Aim:
Begin with the line that contains "for name, shape" and continue down through the line that contains "imported = [obj"; reproduce those lines exactly and only those.

Supplied material:
## Start

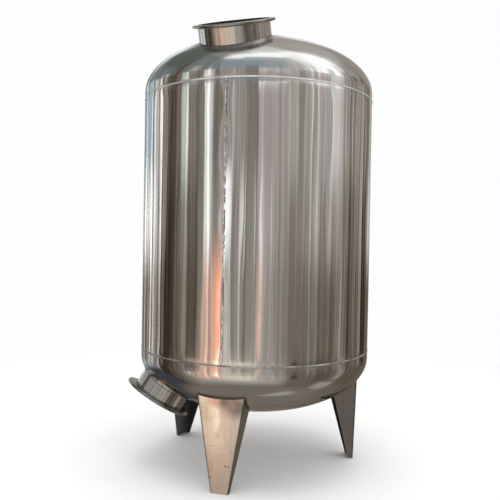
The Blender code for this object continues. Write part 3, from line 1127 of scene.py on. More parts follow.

## End
## Start

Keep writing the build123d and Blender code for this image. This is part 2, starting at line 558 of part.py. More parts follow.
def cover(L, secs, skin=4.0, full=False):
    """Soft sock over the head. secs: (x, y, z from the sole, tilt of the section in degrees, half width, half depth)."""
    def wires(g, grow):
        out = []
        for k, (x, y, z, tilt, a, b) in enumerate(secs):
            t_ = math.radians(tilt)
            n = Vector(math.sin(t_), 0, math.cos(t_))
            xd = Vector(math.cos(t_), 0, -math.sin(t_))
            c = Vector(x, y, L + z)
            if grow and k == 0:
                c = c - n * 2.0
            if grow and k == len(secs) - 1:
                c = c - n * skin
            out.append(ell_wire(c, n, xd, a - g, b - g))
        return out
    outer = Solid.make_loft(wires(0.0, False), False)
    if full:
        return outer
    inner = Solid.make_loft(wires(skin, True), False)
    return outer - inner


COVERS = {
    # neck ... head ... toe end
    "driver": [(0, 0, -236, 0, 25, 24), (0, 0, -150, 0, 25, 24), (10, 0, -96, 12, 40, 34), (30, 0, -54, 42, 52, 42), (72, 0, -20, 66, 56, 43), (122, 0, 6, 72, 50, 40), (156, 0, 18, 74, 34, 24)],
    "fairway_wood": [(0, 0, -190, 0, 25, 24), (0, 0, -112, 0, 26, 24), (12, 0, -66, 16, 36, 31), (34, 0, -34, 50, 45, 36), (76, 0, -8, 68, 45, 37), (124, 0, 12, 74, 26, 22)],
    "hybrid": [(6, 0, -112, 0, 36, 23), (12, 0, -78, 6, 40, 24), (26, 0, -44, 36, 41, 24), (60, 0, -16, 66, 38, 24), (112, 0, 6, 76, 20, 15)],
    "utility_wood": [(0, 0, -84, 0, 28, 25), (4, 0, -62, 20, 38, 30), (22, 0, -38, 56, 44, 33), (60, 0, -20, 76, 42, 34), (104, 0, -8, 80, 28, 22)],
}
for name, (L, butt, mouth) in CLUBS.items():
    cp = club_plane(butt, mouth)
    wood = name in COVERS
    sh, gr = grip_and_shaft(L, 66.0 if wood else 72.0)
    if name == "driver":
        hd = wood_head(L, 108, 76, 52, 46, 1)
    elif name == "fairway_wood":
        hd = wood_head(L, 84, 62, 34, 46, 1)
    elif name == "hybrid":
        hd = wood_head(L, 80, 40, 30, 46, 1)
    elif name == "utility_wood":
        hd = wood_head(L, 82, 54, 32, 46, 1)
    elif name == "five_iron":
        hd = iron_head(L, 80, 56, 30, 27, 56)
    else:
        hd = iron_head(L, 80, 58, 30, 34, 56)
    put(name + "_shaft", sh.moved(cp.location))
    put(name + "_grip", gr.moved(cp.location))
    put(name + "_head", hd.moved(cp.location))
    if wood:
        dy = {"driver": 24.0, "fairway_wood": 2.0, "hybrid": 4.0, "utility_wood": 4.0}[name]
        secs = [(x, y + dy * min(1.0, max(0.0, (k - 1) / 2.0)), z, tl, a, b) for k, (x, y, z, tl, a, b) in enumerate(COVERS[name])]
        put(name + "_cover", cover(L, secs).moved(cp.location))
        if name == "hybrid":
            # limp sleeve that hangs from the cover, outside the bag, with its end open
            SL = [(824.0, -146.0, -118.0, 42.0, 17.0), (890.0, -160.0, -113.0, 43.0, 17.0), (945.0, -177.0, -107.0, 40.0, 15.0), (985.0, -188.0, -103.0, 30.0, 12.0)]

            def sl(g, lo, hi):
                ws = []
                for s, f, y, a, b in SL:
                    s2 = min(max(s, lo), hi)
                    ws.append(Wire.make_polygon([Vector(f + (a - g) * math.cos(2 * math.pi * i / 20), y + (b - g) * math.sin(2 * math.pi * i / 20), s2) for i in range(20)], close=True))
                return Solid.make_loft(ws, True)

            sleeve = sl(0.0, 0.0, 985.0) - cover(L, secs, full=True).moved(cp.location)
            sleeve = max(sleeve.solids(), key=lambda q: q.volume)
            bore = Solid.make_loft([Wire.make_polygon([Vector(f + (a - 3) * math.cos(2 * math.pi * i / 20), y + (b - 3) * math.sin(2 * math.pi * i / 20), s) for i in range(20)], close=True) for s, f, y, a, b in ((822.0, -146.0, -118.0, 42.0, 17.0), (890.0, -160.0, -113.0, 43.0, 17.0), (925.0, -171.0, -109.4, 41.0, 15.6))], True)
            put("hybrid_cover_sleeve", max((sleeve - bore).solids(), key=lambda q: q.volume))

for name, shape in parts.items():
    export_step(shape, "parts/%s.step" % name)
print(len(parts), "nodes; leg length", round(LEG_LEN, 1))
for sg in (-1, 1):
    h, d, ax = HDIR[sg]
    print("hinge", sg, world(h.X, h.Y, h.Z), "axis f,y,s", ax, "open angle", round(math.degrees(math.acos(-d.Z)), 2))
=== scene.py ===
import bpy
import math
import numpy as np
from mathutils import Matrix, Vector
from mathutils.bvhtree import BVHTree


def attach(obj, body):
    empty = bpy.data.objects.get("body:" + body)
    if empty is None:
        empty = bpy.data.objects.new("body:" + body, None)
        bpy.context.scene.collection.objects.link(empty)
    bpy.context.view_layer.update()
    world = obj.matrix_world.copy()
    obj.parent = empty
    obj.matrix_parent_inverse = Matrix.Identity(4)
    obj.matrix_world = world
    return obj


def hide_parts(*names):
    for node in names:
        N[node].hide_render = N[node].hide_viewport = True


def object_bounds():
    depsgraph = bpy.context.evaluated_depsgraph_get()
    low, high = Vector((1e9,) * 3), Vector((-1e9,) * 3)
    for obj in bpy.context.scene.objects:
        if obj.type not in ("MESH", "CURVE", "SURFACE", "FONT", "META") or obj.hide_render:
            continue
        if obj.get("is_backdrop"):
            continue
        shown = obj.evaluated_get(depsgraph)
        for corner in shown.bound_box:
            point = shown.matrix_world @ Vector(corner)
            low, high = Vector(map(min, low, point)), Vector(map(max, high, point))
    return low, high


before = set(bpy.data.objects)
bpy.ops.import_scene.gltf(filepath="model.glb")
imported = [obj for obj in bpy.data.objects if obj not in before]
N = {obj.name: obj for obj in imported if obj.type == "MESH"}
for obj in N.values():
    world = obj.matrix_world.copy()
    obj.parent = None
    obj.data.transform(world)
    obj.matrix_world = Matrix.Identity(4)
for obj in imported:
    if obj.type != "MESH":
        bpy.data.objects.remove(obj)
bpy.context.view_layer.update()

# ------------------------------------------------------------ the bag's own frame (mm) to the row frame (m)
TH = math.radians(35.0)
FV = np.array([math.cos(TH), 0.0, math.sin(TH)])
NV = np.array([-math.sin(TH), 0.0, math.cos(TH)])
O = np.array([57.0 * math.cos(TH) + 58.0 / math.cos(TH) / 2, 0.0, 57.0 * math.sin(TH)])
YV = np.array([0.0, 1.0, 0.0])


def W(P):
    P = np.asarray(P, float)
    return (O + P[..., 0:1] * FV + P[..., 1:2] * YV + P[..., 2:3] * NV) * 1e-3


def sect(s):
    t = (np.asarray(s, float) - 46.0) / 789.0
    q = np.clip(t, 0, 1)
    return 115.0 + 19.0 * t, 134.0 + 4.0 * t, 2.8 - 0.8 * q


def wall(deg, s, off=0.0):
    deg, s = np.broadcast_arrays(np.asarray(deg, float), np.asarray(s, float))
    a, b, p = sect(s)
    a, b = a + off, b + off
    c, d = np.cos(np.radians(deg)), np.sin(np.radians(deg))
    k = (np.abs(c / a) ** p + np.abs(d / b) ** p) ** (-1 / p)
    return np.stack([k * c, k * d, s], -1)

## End

Written solution:
for name, shape in parts.items():
    export_step(shape, "parts/%s.step" % name)
print(len(parts), "nodes; leg length", round(LEG_LEN, 1))
for sg in (-1, 1):
    h, d, ax = HDIR[sg]
    print("hinge", sg, world(h.X, h.Y, h.Z), "axis f,y,s", ax, "open angle", round(math.degrees(math.acos(-d.Z)), 2))
=== scene.py ===
import bpy
import math
import numpy as np
from mathutils import Matrix, Vector
from mathutils.bvhtree import BVHTree


def attach(obj, body):
    empty = bpy.data.objects.get("body:" + body)
    if empty is None:
        empty = bpy.data.objects.new("body:" + body, None)
        bpy.context.scene.collection.objects.link(empty)
    bpy.context.view_layer.update()
    world = obj.matrix_world.copy()
    obj.parent = empty
    obj.matrix_parent_inverse = Matrix.Identity(4)
    obj.matrix_world = world
    return obj


def hide_parts(*names):
    for node in names:
        N[node].hide_render = N[node].hide_viewport = True


def object_bounds():
    depsgraph = bpy.context.evaluated_depsgraph_get()
    low, high = Vector((1e9,) * 3), Vector((-1e9,) * 3)
    for obj in bpy.context.scene.objects:
        if obj.type not in ("MESH", "CURVE", "SURFACE", "FONT", "META") or obj.hide_render:
            continue
        if obj.get("is_backdrop"):
            continue
        shown = obj.evaluated_get(depsgraph)
        for corner in shown.bound_box:
            point = shown.matrix_world @ Vector(corner)
            low, high = Vector(map(min, low, point)), Vector(map(max, high, point))
    return low, high


before = set(bpy.data.objects)
bpy.ops.import_scene.gltf(filepath="model.glb")
imported = [obj for obj in bpy.data.objects if obj not in before]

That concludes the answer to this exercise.